Back to Reality Israel
I drove to Talpiot, Jerusalem this morning to take my car in for it’s 30,000-kilometer check up and oil change. I purposely drive into Jerusalem so I can go shopping while waiting for my car. No other reason! The IMAGA hat factory is right up the hill and I always get a great deal! And today was no exception.
But I digress. I only wanted to write a quick one tonight. I want to try to sleep more than 4 hours.
Today was my first real day back in Israeli society. Dealing with drivers on the road, store clerks ignoring me (NOT at Imaga!), my inability to communicate with store clerks, trying to get the drivers to stop for me at the crosswalk, standing in line without being acknowledged, not understanding what people are saying around me.

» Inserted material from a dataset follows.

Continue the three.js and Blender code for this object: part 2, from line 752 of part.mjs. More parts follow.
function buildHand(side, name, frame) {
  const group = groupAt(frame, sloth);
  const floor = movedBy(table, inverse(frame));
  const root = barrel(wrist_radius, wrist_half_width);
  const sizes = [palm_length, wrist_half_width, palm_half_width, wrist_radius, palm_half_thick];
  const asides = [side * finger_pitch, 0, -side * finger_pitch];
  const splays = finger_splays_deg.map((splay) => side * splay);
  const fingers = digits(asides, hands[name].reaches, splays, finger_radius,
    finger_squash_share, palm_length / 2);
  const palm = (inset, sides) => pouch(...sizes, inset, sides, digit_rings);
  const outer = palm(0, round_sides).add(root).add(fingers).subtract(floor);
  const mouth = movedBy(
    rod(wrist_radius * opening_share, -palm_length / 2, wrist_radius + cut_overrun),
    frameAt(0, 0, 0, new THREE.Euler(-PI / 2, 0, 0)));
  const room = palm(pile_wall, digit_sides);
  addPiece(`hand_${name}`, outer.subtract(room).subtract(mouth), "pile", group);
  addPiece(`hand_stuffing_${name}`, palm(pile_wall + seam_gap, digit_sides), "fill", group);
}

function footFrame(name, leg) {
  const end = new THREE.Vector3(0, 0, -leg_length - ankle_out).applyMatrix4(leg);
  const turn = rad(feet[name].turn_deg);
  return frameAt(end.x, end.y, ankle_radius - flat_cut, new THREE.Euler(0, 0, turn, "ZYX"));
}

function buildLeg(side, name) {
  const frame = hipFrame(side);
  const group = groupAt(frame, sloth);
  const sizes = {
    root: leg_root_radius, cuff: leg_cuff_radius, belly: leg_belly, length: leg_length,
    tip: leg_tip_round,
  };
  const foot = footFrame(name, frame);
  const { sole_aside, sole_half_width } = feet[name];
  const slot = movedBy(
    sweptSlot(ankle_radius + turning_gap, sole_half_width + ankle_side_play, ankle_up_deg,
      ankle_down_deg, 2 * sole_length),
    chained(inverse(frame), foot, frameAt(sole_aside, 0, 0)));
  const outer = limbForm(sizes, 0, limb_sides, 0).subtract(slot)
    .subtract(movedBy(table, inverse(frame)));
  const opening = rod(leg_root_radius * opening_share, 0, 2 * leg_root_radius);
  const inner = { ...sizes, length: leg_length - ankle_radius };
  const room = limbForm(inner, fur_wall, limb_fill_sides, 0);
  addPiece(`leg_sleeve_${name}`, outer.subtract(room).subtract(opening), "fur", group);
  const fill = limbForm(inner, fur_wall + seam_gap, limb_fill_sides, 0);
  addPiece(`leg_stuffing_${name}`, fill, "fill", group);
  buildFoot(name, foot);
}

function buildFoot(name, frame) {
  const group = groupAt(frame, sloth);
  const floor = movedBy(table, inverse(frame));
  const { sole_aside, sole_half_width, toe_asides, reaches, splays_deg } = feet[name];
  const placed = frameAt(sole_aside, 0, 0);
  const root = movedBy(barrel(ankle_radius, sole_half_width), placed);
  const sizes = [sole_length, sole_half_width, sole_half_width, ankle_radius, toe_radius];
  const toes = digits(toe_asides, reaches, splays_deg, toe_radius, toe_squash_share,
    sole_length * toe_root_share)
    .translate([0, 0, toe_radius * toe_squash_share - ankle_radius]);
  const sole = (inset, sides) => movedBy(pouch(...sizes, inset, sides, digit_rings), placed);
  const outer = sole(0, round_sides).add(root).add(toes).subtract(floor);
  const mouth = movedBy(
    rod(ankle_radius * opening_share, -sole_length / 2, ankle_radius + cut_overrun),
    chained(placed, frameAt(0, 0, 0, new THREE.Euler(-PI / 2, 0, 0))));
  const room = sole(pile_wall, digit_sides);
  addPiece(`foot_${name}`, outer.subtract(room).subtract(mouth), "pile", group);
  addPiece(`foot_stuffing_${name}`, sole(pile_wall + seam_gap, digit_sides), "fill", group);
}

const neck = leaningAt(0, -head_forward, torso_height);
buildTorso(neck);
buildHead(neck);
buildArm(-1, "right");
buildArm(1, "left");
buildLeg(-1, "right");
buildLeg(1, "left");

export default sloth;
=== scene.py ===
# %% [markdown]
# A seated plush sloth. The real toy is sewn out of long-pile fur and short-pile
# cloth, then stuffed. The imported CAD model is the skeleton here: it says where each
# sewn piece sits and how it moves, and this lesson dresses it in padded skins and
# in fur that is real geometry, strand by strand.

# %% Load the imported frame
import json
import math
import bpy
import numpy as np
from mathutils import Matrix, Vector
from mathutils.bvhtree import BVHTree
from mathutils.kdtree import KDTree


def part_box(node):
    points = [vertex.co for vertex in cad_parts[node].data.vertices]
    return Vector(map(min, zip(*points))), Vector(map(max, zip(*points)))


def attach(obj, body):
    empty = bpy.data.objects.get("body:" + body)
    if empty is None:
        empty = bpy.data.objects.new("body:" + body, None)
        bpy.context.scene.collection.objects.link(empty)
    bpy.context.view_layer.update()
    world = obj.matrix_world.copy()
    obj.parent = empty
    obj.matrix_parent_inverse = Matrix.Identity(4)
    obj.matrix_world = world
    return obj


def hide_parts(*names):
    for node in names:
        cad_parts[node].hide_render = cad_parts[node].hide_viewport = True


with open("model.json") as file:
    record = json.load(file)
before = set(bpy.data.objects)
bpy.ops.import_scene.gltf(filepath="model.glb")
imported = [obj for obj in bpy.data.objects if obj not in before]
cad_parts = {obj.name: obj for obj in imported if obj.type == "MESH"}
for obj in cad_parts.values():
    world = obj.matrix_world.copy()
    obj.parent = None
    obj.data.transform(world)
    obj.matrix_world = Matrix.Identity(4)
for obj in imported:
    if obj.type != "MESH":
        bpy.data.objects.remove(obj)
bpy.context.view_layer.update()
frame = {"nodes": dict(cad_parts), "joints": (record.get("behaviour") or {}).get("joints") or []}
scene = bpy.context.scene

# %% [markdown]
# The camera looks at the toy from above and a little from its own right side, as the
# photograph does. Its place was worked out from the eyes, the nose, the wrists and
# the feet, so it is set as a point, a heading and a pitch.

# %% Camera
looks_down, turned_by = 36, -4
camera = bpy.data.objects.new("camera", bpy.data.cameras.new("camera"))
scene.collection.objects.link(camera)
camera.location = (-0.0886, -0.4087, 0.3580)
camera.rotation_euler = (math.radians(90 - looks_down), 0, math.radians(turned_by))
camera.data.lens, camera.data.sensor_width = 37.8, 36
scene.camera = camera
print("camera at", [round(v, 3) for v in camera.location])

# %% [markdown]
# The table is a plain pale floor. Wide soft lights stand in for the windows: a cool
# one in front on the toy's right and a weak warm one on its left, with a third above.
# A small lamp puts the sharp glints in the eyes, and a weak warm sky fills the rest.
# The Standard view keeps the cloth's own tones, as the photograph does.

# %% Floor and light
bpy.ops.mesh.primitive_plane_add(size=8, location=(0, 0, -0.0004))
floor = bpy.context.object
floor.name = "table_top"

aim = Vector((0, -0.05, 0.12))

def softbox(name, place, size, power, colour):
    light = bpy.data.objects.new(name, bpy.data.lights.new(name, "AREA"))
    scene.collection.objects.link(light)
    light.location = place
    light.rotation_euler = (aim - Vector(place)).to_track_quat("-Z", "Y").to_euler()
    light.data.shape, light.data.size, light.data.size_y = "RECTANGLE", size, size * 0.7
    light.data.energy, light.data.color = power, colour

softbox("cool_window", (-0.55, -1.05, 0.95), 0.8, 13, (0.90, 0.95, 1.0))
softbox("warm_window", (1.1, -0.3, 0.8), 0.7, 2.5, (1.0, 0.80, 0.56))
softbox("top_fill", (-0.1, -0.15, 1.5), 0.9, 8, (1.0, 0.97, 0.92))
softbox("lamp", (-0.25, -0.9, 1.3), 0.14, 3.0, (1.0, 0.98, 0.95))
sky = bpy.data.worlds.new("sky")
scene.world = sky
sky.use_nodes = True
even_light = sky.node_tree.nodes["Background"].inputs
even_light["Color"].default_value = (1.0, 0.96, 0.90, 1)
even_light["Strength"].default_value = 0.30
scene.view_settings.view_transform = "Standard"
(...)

Being in the States was comfortable for me. I could be myself. I could shmooze with anyone who would listen. I could answer the store clerk. I could communicate my thoughts. I’m restrained here. I can’t communicate. I feel stupid.
I received a call tonight from a woman selling group tickets to a theatre in Tel Aviv. Right away she could tell my Hebrew wasn’t so great. And she said in her broken English, “I wanted to sell you tickets, but all the shows are in Hebrew. Learn Hebrew and then next year I’ll call back.”

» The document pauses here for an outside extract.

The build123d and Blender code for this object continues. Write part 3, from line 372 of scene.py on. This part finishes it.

I thought, “Gosh! I hope I’ll be able to understand by next year!”
This is really hard for me.
I have so much respect for my children. Every day they sit through classes with their limited, but getting-better-everyday Hebrew. I don’t know how they do it! They are incredible!
I know it’s normal and if I’m motivated (which I am), it will get better. But right now…it’s really hard!